What is needed is the run of lines from the one containing "const jasper = new" through the one containing "if empty is", echoed exactly, with both ends kept and nothing added.

** Start LISTING **

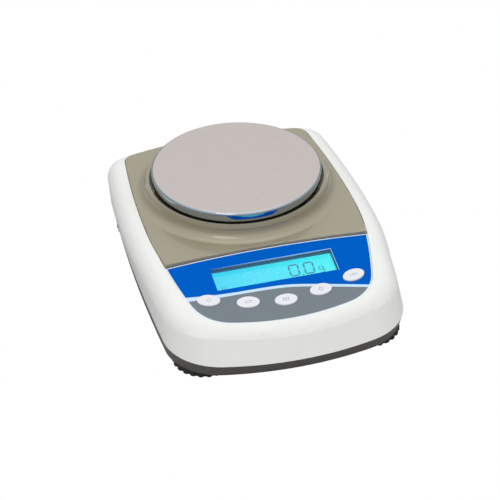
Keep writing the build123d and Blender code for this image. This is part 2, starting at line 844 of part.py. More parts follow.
with BuildPart() as level_lens:
    lens_radius = level_radius - level_sheet - press_gap
    with BuildSketch(Plane.XZ.offset(-level_place[1])):
        with BuildLine():
            Line((0, deck_z), (lens_radius, deck_z))
            Line((lens_radius, deck_z), (lens_radius, deck_z + level_sheet))
            TangentArc((0, deck_z + 1.5 * level_sheet), (lens_radius, deck_z + level_sheet), tangent=(1, 0))
            Line((0, deck_z + 1.5 * level_sheet), (0, deck_z))
        make_face()
    revolve(axis=Axis((*level_place, 0), (0, 0, 1)))
finish(level_lens.part, "level_lens")

# Block between the plinth and the load cell's fixed end
with BuildPart() as cell_block:
    with BuildSketch(Plane.XY.offset(block_z)):
        with Locations((0, block_y)):
            Rectangle(cell_width, block_length)
        with Locations(*cell_screw_places):
            Circle(cell_screw / 2 + socket_gap, mode=Mode.SUBTRACT)
    extrude(amount=block_height)
    chamfer(cell_block.edges().filter_by(Axis.Z).group_by(Axis.Y)[0], 1.0)
finish(cell_block.part, "cell_block")

# Load cell: beam with a double bore that leaves four thin webs, and threaded holes at both ends
with BuildPart() as load_cell:
    with BuildSketch(Plane.XY.offset(cell_z)):
        with Locations((0, pan_y)):
            Rectangle(cell_width, cell_length)
    extrude(amount=cell_height)
    chamfer(load_cell.edges().filter_by(Axis.Z), 0.6)
    cell_mid_z = cell_z + cell_height / 2
    with BuildSketch(Plane.YZ):
        with Locations((pan_y - cell_bore_pitch / 2, cell_mid_z), (pan_y + cell_bore_pitch / 2, cell_mid_z)):
            Circle(cell_height / 2 - cell_web)
        with Locations((pan_y, cell_mid_z)):
            Rectangle(cell_bore_pitch, cell_bore)
    extrude(amount=cell_width, both=True, mode=Mode.SUBTRACT)
    holes = circles_at(cell_z, cell_screw_places, cell_screw / 2 + thread_gap)
    extrude(holes, amount=cell_screw_depth, mode=Mode.SUBTRACT)
    bracket_screw_places = [
        (i * bracket_screw_pitch / 2, bracket_screw_y) for i in (-1, 1)
    ]
    holes = circles_at(cell_top_z - cell_screw_depth, bracket_screw_places, cell_screw / 2 + thread_gap)
    extrude(holes, amount=cell_screw_depth, mode=Mode.SUBTRACT)
finish(load_cell.part, "load_cell")

# Soft seals over the strain gauges, one each side of the beam
with BuildPart() as gauge_seals:
    for level, direction in ((cell_top_z, 1), (cell_z, -1)):
        with BuildSketch(Plane.XY.offset(level)):
            with Locations((0, pan_y)):
                seal_length = cell_bore_pitch + 2 * seal_margin
                RectangleRounded(cell_width - 2 * seal_margin, seal_length, seal_margin)
        extrude(amount=direction * seal_sheet)
finish(gauge_seals.part, "gauge_seals")

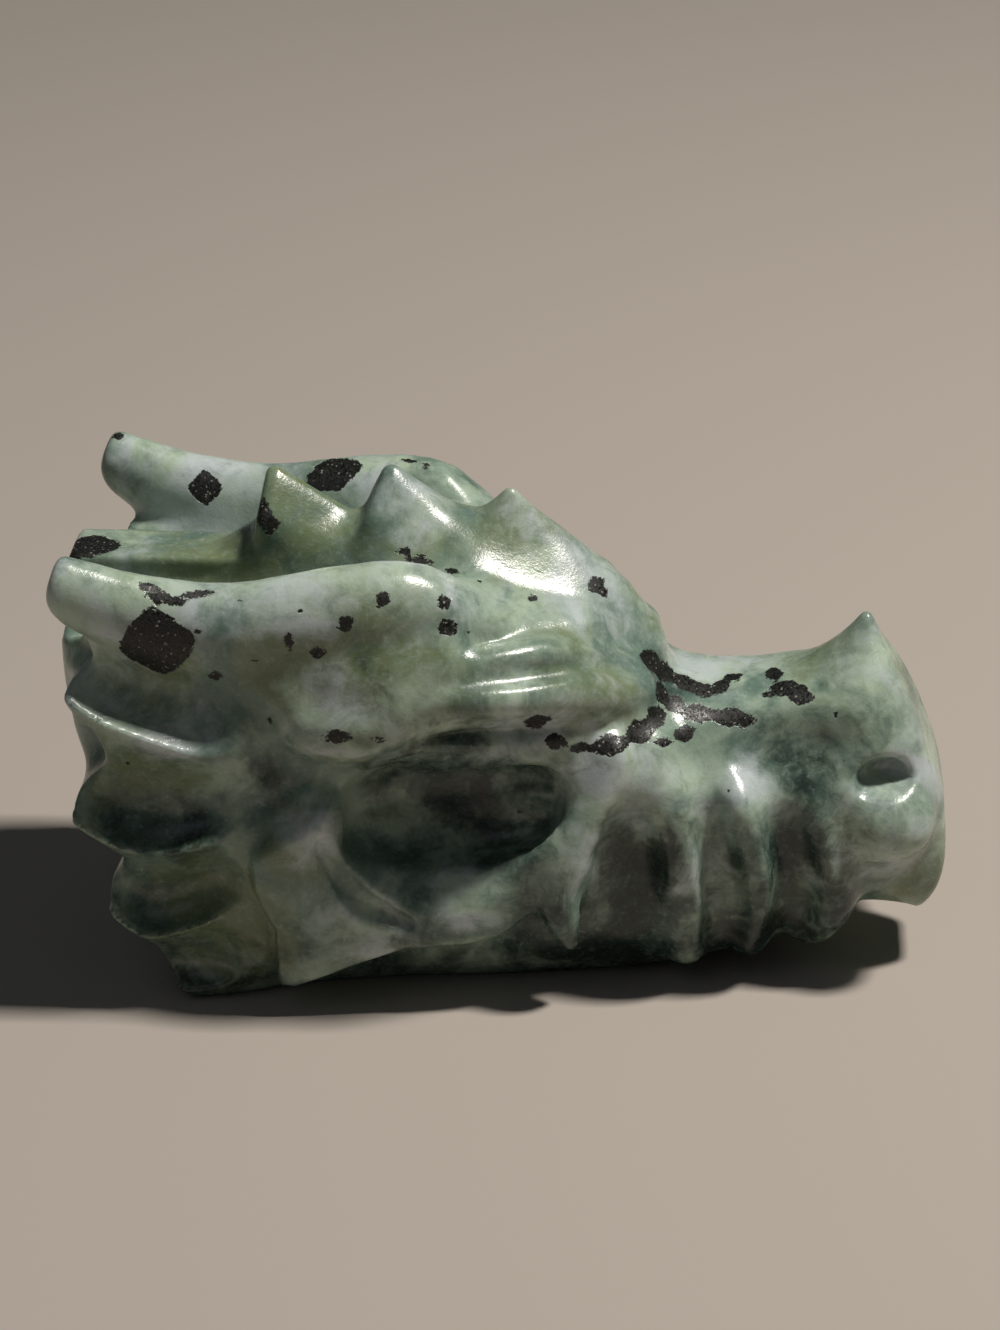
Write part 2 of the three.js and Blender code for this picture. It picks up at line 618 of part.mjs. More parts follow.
// The stone at its real size, centred over its underside.
function dragonHead() {
  const grid = sample();
  closeTouches(grid);
  const { points, triangles } = laySurface(grid);
  const kept = mergeFlatFacets(points, triangles, FACET_LIMIT);
  const used = new Map();
  kept.flat().forEach((n) => used.has(n) || used.set(n, used.size));
  const box = new THREE.Box3();
  used.forEach((_, n) => {
    if (points[n].z < 0.03) points[n].z = 0;
    box.expandByPoint(points[n]);
  });
  const scale = LENGTH / (box.max.x - box.min.x);
  const centre = box.getCenter(new THREE.Vector3()).setZ(0);
  const positions = new Float32Array(used.size * 3);
  used.forEach((place, n) => {
    points[n].clone().sub(centre).multiplyScalar(scale).toArray(positions, place * 3);
  });
  const geometry = new THREE.BufferGeometry();
  geometry.setAttribute("position", new THREE.BufferAttribute(positions, 3));
  geometry.setIndex(kept.flat().map((n) => used.get(n)));
  geometry.computeVertexNormals();
  return geometry;
}

const jasper = new THREE.MeshStandardMaterial({ color: "#7d8a76", roughness: 0.3, metalness: 0 });
const head = new THREE.Mesh(dragonHead(), jasper);
head.name = "dragon_head";

const carvedHead = new THREE.Group();
carvedHead.add(head);
export default carvedHead;
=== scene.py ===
# %% [markdown]
# # A dragon's head in green jasper
#
# The real object is a dragon's head about 50 mm long, ground and polished from one lump of jasper. It is
# mottled sage green, olive and milky grey, with grainy black crystals through it. This file makes the stone
# as one fine mesh, gives it a procedural material and lights it on a pale floor.
#
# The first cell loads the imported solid, which fixes the size and place of everything that follows.

import bpy
import numpy as np
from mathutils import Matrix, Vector
from mathutils.bvhtree import BVHTree


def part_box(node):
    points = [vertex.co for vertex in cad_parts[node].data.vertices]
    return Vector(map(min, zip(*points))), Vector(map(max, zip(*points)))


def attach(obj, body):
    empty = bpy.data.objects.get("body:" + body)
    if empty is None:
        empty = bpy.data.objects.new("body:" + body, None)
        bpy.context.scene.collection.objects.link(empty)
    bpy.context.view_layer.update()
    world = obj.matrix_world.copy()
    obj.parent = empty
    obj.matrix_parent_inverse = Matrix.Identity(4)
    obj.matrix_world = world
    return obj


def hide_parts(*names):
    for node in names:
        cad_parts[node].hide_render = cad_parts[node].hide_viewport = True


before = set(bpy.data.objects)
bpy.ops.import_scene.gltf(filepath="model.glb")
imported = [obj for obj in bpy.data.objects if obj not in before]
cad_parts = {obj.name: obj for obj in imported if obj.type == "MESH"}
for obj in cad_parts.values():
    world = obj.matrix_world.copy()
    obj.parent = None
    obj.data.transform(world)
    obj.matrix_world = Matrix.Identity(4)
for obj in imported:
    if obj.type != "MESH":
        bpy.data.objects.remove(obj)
MM = 0.001
solid_low, solid_high = (np.array(corner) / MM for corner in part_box("dragon_head"))
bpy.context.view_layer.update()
print("solid, mm:", solid_low.round(2), solid_high.round(2))

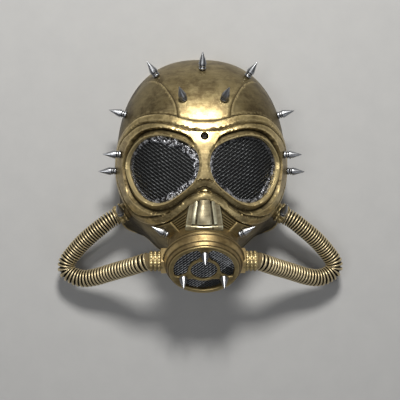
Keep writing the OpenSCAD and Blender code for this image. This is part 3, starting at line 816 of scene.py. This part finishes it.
def thin_out(points, fixed, gap):
    """Drops the points that lie nearer than gap to a fixed one."""
    cell = {}
    for p in fixed:
        cell.setdefault((int(p[0] // gap), int(p[1] // gap)), []).append(p)
    out = []
    for p in points:
        i, j = int(p[0] // gap), int(p[1] // gap)
        if not any((f[0] - p[0]) ** 2 + (f[1] - p[1]) ** 2 < gap * gap
                   for di in (-1, 0, 1) for dj in (-1, 0, 1)
                   for f in cell.get((i + di, j + dj), ())):
            out.append(p)
    return np.array(out)


def triangulate(points, edges):
    res = delaunay_2d_cdt([Vector(p) for p in points], edges, [], 0, 1e-4)
    return np.array([list(v) for v in res[0]]), np.array([list(f) for f in res[2]])


def loop_edges(loops):
    edges, base = [], 0
    for loop in loops:
        edges += [(base + i, base + (i + 1) % len(loop)) for i in range(len(loop))]
        base += len(loop)
    return edges


def cut_mask(q, p3):
    """True where the shell has an opening: eyes, screw hole and the canister's tube."""
    hole = np.hypot(*(q - SCREW_HOLE + [0, CENTRE_Y]).T) < SCREW_HOLE_R
    r, z = can_radius(p3)
    return inside(EYE_R, q) | inside(EYE_L, q) | hole | ((r < CUT_R) & (z > CUT_BACK))


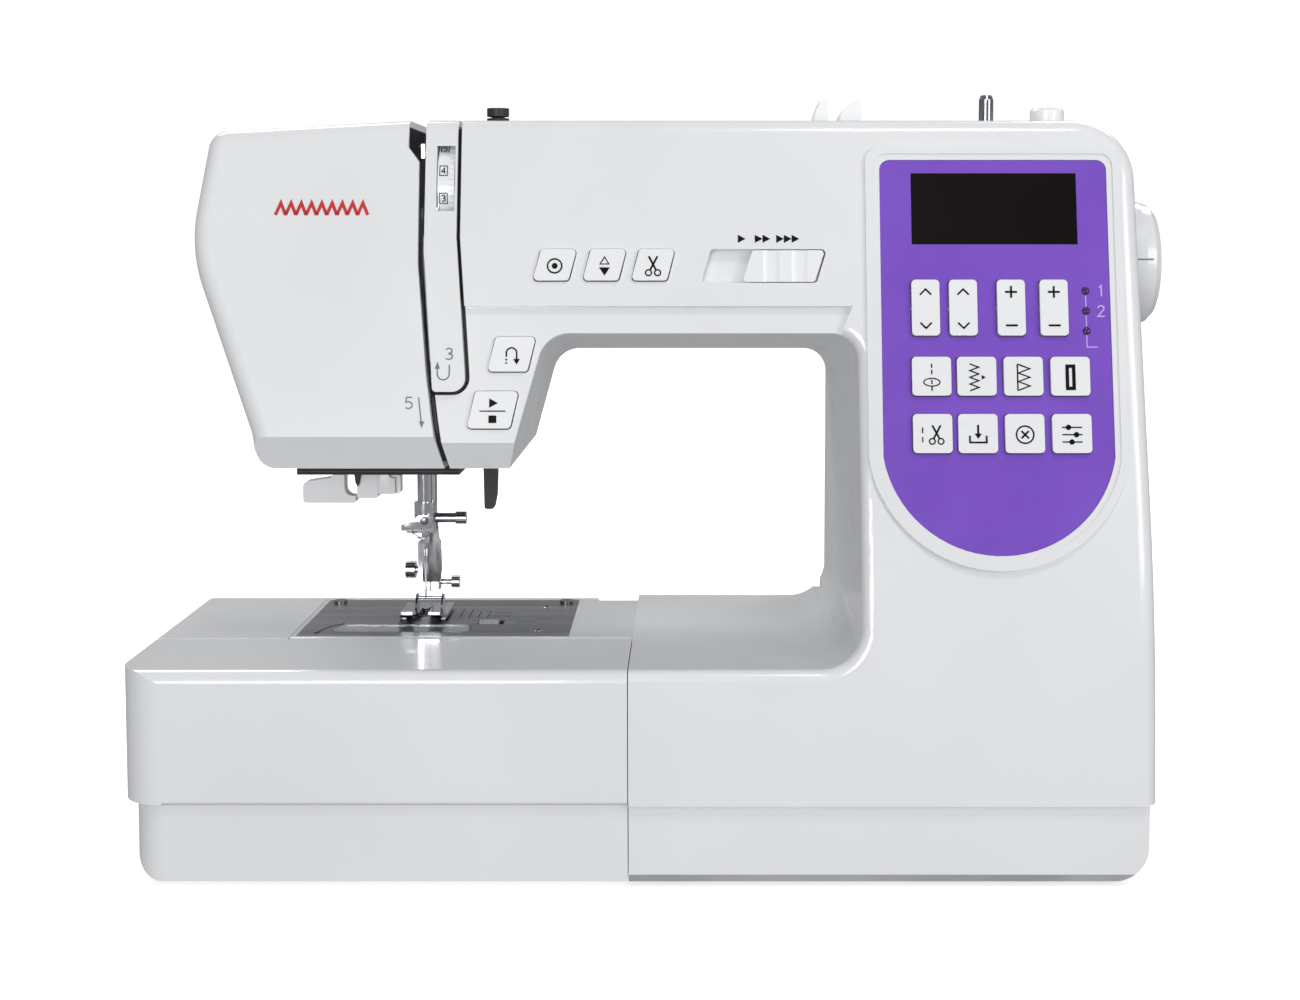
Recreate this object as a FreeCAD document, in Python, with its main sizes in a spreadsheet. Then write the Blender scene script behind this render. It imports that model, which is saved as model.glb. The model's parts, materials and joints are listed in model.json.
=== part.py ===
import FreeCAD, Part
import Sketcher
import math
import os
import re
from FreeCAD import Placement, Rotation, Vector

# Computerised domestic sewing machine, seen with its controls towards -Y.
# +X points to the handwheel, +Z is up, and the origin is on the table, under
# the middle of the machine's box. All sizes are millimetres.

DIMENSIONS = {
    # housing
    "body_left": -184.5, "body_right": 190, "bed_start": -12, "front_face": -87, "back_face": 86.5,
    "arm_back": 60, "top_height": 294, "bed_height": 84, "plinth_height": 32, "plinth_inset": 2.8,
    "foot_height": 2, "wall": 2.6, "lean_degrees": 12.1, "lean_start": 105, "edge_round": 7, "bed_round": 4,
    "column_left": 75, "head_bottom": 158, "chin_height": 171.8, "brow_height": 221.5, "brow_step": 2.8,
    "arm_bottom_front": 216.4, "arm_bottom_back": 193.3, "seam_depth": 14,
    # needle, hook and presser positions
    "needle_line": -103, "needle_depth": 14, "presser_depth": 27, "hook_depth": -5,
    "shaft_height": 237, "shaft_depth": 4, "lower_height": 40, "lower_depth": 14,
    # free arm, table and plates
    "arm_end": -153, "arm_front": -29.6, "arm_rear": 50, "arm_underside": 24, "table_left": -206.5,
    "table_rear": 54.5, "lid_seam": -30.2, "plate_left": -151, "plate_right": -38.5,
    "plate_front": -25.8, "plate_rear": 48, "plate_thick": 2.2, "gap": 0.35,
    # controls
    "panel_left": 85.4, "panel_right": 173.9, "panel_top": 278, "panel_bottom": 127.4,
    "panel_shoulder": 164, "hinge_bead": 1.2, "bezel_width": 5.6, "key_side": 15, "rocker_width": 10.8,
    "rocker_height": 21.8, "key_thick": 4.4, "button_thick": 5,
    # turning parts
    "wheel_radius": 26, "wheel_end": 206.5, "shaft_radius": 5, "pulley_radius": 19,
    "dial_radius": 21, "dial_height": 271, "dial_middle": -83.9,
    "bobbin_radius": 10.2, "hook_radius": 17, "winder_radius": 3, "needle_bar_radius": 3.2, "presser_bar_radius": 3.5,
}

doc = FreeCAD.newDocument("sewing_machine")
sheet = doc.addObject("Spreadsheet::Sheet", "sizes")
for row, (alias, value) in enumerate(DIMENSIONS.items(), 1):
    sheet.set("A%d" % row, alias)
    sheet.set("B%d" % row, str(value))
    sheet.setAlias("B%d" % row, alias)
doc.recompute()

subparts = []
X_AXIS, Y_AXIS, Z_AXIS = Vector(1, 0, 0), Vector(0, 1, 0), Vector(0, 0, 1)


# ---------------------------------------------------------------- helpers

def in_sheet(text):
    """The expression with every sheet name written in full."""
    return re.sub(r"[a-z][a-z_]+", lambda word: "sizes." + word.group(0), str(text))


def size(text):
    """Value of an expression in sheet names, such as "needle_line + 4"."""
    return float(sheet.evalExpression(in_sheet(text)))


def bind(item, **expressions):
    for name, text in expressions.items():
        item.setExpression(name, in_sheet(text))


def place(item, x, y, z, rotation=None):
    """Puts an item at a point given by three sheet expressions."""
    if rotation:
        item.Placement = Placement(Vector(), rotation)
    for letter, text in zip("xyz", (x, y, z)):
        item.setExpression("Placement.Base." + letter, in_sheet(text))
    return item


def subpart(label, item):
    item.Label = label
    subparts.append(item)
    return item


def box(x, y, z, length, width, height):
    item = doc.addObject("Part::Box", "block")
    bind(item, Length=length, Width=width, Height=height)
    return place(item, x, y, z)


def rod(axis, x, y, z, radius, length):
    """Cylinder that starts at x, y, z and runs along +axis."""
    item = doc.addObject("Part::Cylinder", "rod")
    bind(item, Radius=radius, Height=length)
    return place(item, x, y, z, Rotation(Z_AXIS, axis))


def fuse(*items):
    item = doc.addObject("Part::MultiFuse", "joined")
    item.Shapes = list(items)
    item.Refine = True
    return item


def cut(base, *tools):
    item = doc.addObject("Part::Cut", "cut")
    item.Base = base
    item.Tool = tools[0] if len(tools) == 1 else fuse(*tools)
    return item


def rounded(base, radius, chosen=lambda edge: True):
    """Part::Fillet on the edges of base that pass the test."""
    doc.recompute()
    item = doc.addObject("Part::Fillet", "rounded")
    item.Base = base
    edges = base.Shape.Edges
    item.Edges = [(number, radius, radius) for number, edge in enumerate(edges, 1) if chosen(edge)]
    return item


def upright(edge):
    box_of = edge.BoundBox
    return box_of.XLength + box_of.YLength < 1e-3


def solid_feature(label, shape):
    item = doc.addObject("Part::Feature", "shape")
    item.Shape = shape
    return subpart(label, item)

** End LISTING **

**PROBLEM SOLUTION:**
const jasper = new THREE.MeshStandardMaterial({ color: "#7d8a76", roughness: 0.3, metalness: 0 });
const head = new THREE.Mesh(dragonHead(), jasper);
head.name = "dragon_head";

const carvedHead = new THREE.Group();
carvedHead.add(head);
export default carvedHead;
=== scene.py ===
# %% [markdown]
# # A dragon's head in green jasper
#
# The real object is a dragon's head about 50 mm long, ground and polished from one lump of jasper. It is
# mottled sage green, olive and milky grey, with grainy black crystals through it. This file makes the stone
# as one fine mesh, gives it a procedural material and lights it on a pale floor.
#
# The first cell loads the imported solid, which fixes the size and place of everything that follows.

import bpy
import numpy as np
from mathutils import Matrix, Vector
from mathutils.bvhtree import BVHTree


def part_box(node):
    points = [vertex.co for vertex in cad_parts[node].data.vertices]
    return Vector(map(min, zip(*points))), Vector(map(max, zip(*points)))


def attach(obj, body):
    empty = bpy.data.objects.get("body:" + body)
    if empty is None:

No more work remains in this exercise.